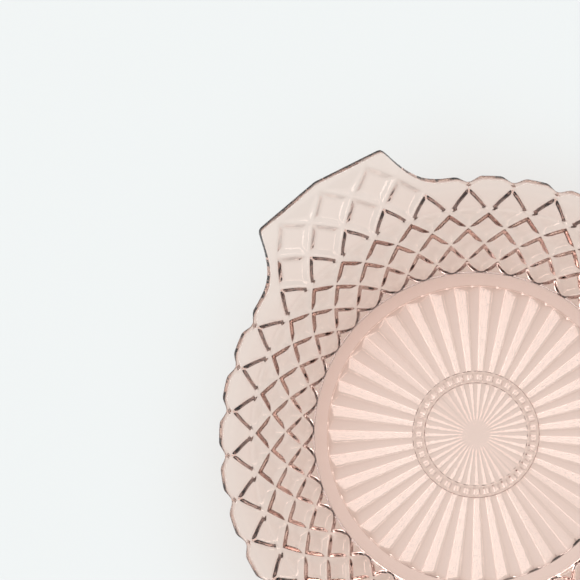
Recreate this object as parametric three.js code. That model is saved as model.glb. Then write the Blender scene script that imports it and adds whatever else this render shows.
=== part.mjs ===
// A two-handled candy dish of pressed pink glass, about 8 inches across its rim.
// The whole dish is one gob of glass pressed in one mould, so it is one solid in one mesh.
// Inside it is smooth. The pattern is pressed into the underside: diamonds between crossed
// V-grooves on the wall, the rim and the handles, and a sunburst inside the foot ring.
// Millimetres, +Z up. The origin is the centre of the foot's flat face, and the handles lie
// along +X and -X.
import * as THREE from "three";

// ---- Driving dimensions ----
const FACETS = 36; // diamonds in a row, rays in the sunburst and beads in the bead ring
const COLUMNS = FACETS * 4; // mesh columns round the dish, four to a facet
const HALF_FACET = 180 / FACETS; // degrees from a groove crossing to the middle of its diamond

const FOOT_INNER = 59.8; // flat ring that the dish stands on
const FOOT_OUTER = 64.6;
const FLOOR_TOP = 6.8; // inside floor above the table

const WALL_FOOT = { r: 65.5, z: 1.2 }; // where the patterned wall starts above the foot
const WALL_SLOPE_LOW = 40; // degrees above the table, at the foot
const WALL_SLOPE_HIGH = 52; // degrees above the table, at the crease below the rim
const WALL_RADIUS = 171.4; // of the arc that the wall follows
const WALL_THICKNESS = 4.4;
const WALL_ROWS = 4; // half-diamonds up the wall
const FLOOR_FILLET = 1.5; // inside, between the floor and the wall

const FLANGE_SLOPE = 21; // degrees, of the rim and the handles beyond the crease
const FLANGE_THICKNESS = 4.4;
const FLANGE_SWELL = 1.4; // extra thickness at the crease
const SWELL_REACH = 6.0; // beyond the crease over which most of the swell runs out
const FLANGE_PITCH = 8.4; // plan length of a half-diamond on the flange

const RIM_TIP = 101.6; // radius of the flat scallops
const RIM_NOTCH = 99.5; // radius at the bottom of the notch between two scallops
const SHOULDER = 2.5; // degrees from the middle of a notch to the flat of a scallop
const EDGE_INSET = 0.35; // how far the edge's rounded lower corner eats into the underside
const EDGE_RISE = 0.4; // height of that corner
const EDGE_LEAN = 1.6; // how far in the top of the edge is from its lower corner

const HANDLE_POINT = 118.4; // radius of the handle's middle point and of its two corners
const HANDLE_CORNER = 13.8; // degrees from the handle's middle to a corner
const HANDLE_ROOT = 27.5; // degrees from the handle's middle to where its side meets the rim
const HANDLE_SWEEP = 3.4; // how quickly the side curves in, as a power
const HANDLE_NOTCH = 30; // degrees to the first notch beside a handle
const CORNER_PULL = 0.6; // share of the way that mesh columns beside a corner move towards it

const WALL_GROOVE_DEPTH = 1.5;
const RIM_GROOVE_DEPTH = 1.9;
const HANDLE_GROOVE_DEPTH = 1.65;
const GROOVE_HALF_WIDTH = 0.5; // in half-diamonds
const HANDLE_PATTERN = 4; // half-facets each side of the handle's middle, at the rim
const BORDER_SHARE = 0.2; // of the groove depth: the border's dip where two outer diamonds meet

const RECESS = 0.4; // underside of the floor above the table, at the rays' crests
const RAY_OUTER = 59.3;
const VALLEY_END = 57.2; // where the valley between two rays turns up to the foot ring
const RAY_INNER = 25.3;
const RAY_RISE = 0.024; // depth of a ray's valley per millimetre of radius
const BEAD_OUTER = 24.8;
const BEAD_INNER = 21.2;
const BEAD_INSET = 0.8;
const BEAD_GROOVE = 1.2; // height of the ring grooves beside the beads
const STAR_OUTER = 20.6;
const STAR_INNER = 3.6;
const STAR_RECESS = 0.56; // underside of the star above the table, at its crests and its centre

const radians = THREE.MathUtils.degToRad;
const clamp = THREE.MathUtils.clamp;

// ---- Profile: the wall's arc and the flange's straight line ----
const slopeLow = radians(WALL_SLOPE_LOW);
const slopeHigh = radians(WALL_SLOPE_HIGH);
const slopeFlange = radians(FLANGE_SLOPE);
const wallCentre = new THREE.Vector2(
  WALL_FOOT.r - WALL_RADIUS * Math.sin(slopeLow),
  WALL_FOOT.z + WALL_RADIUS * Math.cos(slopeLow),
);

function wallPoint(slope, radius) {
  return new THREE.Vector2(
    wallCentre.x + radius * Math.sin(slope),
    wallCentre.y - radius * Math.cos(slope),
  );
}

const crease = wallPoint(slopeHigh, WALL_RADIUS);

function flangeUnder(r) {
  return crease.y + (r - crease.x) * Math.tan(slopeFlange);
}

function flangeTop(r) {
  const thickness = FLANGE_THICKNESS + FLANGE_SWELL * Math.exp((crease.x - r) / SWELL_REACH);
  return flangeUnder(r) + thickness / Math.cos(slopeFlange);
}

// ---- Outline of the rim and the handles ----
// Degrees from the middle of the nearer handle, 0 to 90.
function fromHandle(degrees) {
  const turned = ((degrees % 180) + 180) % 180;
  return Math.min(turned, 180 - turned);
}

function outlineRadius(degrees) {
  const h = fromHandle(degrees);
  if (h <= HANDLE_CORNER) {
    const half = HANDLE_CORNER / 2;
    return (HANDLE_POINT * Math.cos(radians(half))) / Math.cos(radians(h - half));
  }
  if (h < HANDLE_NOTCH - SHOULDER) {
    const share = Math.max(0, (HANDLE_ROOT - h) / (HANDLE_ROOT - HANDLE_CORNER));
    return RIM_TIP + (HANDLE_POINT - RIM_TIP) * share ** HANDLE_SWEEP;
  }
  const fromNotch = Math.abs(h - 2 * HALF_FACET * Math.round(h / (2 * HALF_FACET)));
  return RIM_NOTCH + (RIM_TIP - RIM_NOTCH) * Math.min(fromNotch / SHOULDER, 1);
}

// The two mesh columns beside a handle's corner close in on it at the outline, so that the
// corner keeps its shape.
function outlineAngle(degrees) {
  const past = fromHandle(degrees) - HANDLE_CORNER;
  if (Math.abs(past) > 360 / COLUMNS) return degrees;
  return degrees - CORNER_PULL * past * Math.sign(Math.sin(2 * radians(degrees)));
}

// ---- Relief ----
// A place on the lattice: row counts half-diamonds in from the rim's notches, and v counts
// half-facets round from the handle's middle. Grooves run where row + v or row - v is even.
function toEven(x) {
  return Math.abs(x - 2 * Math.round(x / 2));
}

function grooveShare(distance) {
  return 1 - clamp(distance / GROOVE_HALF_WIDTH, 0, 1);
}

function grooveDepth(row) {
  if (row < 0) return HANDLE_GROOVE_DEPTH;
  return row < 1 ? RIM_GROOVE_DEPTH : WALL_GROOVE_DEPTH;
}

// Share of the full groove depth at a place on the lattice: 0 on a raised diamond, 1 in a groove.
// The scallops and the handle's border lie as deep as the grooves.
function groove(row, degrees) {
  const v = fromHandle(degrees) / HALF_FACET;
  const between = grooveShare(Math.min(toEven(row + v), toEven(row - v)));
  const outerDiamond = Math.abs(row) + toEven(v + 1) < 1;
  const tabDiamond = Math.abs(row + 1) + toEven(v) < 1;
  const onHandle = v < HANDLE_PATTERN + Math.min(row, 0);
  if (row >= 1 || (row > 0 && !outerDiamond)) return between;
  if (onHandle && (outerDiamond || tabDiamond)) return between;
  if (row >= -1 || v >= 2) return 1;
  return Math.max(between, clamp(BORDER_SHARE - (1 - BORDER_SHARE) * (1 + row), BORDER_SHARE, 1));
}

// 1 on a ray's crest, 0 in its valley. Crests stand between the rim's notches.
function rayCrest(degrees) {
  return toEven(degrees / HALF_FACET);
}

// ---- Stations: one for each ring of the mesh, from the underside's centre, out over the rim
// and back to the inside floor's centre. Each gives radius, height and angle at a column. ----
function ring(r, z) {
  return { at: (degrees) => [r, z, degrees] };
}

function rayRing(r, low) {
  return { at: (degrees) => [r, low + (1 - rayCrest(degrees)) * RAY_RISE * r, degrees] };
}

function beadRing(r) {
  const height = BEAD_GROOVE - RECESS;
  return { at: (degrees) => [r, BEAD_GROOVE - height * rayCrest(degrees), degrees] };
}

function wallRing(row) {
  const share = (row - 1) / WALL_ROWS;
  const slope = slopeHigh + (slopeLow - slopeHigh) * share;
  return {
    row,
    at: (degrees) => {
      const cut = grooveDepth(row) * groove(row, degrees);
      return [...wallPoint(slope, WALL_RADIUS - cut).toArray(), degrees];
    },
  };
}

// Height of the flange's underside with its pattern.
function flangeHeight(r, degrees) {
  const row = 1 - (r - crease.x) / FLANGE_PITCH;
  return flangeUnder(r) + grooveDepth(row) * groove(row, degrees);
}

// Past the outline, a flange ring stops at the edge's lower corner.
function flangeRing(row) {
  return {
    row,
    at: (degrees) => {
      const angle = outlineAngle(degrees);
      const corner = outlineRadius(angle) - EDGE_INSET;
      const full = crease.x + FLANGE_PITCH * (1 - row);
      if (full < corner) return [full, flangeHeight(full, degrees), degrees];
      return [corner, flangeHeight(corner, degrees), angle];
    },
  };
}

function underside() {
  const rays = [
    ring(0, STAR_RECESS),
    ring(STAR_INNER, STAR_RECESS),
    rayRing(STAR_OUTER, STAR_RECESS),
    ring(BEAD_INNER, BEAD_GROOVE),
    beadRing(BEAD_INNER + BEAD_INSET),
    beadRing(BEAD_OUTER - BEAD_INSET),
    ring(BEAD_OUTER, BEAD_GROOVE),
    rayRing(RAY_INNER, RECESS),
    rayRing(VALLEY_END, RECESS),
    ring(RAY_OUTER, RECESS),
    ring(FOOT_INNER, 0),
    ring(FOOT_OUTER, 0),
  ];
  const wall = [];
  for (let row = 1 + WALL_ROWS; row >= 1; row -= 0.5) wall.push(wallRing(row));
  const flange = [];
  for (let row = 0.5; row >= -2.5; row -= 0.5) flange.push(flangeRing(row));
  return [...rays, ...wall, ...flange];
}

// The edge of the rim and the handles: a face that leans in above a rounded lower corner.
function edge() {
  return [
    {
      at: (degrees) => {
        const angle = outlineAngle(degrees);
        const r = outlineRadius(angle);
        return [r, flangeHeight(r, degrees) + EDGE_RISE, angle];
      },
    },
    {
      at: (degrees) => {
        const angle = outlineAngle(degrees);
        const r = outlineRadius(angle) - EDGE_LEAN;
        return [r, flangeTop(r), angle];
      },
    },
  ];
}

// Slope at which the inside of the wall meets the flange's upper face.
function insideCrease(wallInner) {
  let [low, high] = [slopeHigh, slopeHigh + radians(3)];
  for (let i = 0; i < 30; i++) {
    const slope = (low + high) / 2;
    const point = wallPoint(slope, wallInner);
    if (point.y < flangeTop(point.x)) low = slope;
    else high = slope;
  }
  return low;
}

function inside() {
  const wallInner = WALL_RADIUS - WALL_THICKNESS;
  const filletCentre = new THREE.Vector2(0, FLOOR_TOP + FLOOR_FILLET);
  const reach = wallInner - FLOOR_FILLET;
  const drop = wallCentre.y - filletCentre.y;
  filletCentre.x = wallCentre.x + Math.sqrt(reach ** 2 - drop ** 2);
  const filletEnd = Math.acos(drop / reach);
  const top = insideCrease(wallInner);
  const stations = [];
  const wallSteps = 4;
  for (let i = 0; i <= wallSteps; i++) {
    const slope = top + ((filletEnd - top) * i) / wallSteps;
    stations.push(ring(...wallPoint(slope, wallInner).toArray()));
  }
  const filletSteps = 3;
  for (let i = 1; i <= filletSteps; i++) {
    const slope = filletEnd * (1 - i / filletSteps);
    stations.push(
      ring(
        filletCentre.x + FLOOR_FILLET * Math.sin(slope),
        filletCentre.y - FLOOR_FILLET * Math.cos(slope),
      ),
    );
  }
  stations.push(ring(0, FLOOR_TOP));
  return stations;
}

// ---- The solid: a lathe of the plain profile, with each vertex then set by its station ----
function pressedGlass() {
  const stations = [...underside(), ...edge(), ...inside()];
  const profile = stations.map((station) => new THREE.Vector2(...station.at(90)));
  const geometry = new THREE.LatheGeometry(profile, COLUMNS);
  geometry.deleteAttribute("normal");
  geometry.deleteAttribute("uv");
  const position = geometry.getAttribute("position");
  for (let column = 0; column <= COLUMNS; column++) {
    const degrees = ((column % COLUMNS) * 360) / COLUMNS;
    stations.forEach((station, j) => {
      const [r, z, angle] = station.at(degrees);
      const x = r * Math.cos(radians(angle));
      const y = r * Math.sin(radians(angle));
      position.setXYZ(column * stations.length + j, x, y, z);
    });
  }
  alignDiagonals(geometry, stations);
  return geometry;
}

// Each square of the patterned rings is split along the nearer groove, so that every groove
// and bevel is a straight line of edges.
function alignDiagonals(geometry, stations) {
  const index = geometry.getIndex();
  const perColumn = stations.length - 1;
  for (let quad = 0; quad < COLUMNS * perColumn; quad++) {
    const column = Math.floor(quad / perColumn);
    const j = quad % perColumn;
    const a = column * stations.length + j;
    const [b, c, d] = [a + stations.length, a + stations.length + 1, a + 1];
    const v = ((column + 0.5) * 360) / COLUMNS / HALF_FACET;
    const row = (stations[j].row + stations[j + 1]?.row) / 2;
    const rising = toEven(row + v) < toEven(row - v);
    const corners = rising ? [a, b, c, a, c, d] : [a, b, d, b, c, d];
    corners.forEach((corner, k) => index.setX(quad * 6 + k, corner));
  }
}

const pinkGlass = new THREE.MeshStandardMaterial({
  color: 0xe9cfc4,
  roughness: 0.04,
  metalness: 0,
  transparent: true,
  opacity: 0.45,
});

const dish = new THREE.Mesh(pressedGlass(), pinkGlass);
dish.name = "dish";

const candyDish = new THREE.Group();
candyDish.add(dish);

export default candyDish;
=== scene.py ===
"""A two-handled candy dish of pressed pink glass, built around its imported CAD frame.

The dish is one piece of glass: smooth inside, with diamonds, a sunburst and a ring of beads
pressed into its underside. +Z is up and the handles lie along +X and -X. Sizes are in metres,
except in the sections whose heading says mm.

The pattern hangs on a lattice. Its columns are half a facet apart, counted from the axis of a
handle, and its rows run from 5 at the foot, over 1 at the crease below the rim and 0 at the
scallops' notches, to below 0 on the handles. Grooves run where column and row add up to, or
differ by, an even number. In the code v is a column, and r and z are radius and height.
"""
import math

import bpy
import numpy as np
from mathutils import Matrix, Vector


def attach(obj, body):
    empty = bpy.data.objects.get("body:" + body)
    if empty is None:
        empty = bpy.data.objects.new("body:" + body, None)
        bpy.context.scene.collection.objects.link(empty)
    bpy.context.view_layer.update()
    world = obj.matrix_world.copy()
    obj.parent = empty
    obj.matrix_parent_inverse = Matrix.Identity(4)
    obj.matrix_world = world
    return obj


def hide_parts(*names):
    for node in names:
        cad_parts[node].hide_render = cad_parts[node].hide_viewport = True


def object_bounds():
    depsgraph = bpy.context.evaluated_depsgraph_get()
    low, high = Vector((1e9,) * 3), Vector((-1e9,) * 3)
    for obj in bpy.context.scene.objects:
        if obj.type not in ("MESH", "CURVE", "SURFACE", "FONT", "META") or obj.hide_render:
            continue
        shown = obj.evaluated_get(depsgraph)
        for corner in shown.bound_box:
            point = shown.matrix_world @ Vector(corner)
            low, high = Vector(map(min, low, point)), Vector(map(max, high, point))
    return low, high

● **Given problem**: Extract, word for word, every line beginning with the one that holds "const pinkGlass = new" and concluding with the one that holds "bpy.context.scene.collection.objects.link(empty)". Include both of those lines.

● **Solution to this exercise**:
const pinkGlass = new THREE.MeshStandardMaterial({
  color: 0xe9cfc4,
  roughness: 0.04,
  metalness: 0,
  transparent: true,
  opacity: 0.45,
});

const dish = new THREE.Mesh(pressedGlass(), pinkGlass);
dish.name = "dish";

const candyDish = new THREE.Group();
candyDish.add(dish);

export default candyDish;
=== scene.py ===
"""A two-handled candy dish of pressed pink glass, built around its imported CAD frame.

The dish is one piece of glass: smooth inside, with diamonds, a sunburst and a ring of beads
pressed into its underside. +Z is up and the handles lie along +X and -X. Sizes are in metres,
except in the sections whose heading says mm.

The pattern hangs on a lattice. Its columns are half a facet apart, counted from the axis of a
handle, and its rows run from 5 at the foot, over 1 at the crease below the rim and 0 at the
scallops' notches, to below 0 on the handles. Grooves run where column and row add up to, or
differ by, an even number. In the code v is a column, and r and z are radius and height.
"""
import math

import bpy
import numpy as np
from mathutils import Matrix, Vector


def attach(obj, body):
    empty = bpy.data.objects.get("body:" + body)
    if empty is None:
        empty = bpy.data.objects.new("body:" + body, None)
        bpy.context.scene.collection.objects.link(empty)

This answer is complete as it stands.